Wat niemand je verteld over beginnen met fietsen

Wat niemand je verteld over beginnen met fietsen

Wielrennen lijkt op het eerste gezicht een wereld apart. Strakke outfits, dure fietsen, mensen die termen gebruiken als ‘cadans’ en ‘FTP’ alsof het de normaalste zaak van de wereld is. En dan die foto’s op Strava van lachende gezichten op de top van wéér een klim.

Als je net begint met wielrennen, voelt het soms alsof je er nog niet helemaal bij hoort. Alsof je eerst een soort ‘wielerdoop’ moet ondergaan. Maar laat je niet afschrikken. Je hoeft geen prof te zijn om mee te doen.

 

Begin gewoon

Misschien heb je (nog) geen dure racefiets of de perfecte wieleroutfit. Misschien weet je het verschil tussen een derailleur en een bidon nog niet. Geeft niks

Wat telt, is dat jij gaat. Een rondje maakt. Je benen voelt. En lekker fietst.

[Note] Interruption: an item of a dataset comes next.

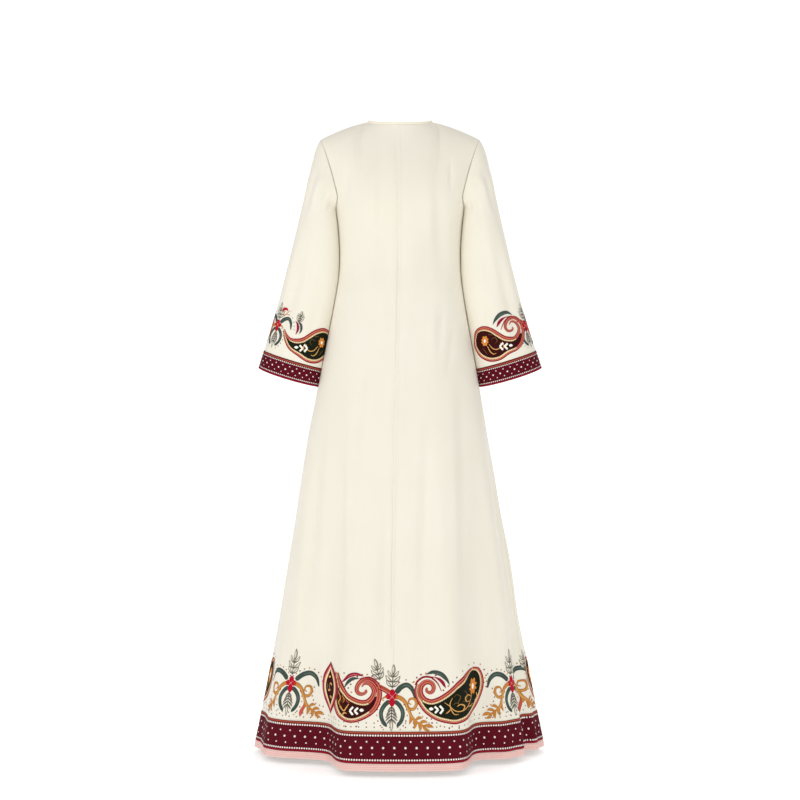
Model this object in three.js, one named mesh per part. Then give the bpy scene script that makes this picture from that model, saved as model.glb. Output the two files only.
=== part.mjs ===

Wielrennen mag ook gewoon een activiteit zijn zonder alle poeha. Een tocht op zaterdagochtend eindelijk de stad uit, een ritje na je werk of een rondje trappen met iemand die ook nog zoekende is. Niet alles hoeft perfect. Sterker nog: het wordt pas leuk wanneer je dat allemaal loslaat.

 

En dan die zadelpijn

Die voel je meestal niet meteen, maar als ’ie komt…dan wéét je precies wat mensen bedoelen. Brandend, stekend, onmogelijk te negeren.

Wat vaak niemand erbij zegt: dit hóéft geen vast onderdeel van wielrennen te zijn. En nee, je stelt je echt niet aan. Je zit op een hard zadel, in een houding waar je lichaam nog niet aan gewend is. Natuurlijk moet je daar je weg in vinden, en dat kost tijd.

 

Gun jezelf de tijd

Praat erover (ja echt, we moeten dit normaler maken).

Test zadels. Probeer een andere fietspositie. Wissel tips uit met anderen.

👉 Meer tips hierover? Bekijk deze video van NOS of luister deze podcast van Universiteit van Vlaanderen.

 

En dan… eten en drinken

Wat niemand je vertelt als je net begint: je moet blijven eten. Wacht je tot je honger hebt, dan ben je eigenlijk al te laat. Dus zorg voor bevoorrading en neem iets mee wat werkt voor jou:

· een banaan

· een paar dadels

· een reep

En vooral: drink, drink, drink. Ook als je geen dorst hebt.

Vooral op warme dagen. Een slokje water per 10 minuten kan het verschil maken tussen een fijne rit en een hongerklop ergens tussen de weilanden.

 

Je hoeft niet meteen de hele tour te rijden

Er is geen minimumafstand voor een ‘echte’ rit. Ook geen tempo waar je aan moet voldoen. Laat je niet afschrikken door mensen die vinden dat je pas meetelt als je 100 kilometer op een dag rijdt.

Dus.. koop die tweedehands fiets, trek iets aan waarin jij je goed voelt en ga fietsen.

Maak een rondje in de buurt, of fiets naar die vriendin aan andere kant van de stad.

 

En weet je wat het mooiste is? Voor je het weet ben jij degene die een ander geruststelt. Die zegt: het hoeft niet snel, het hoeft niet ver, als je maar gaat.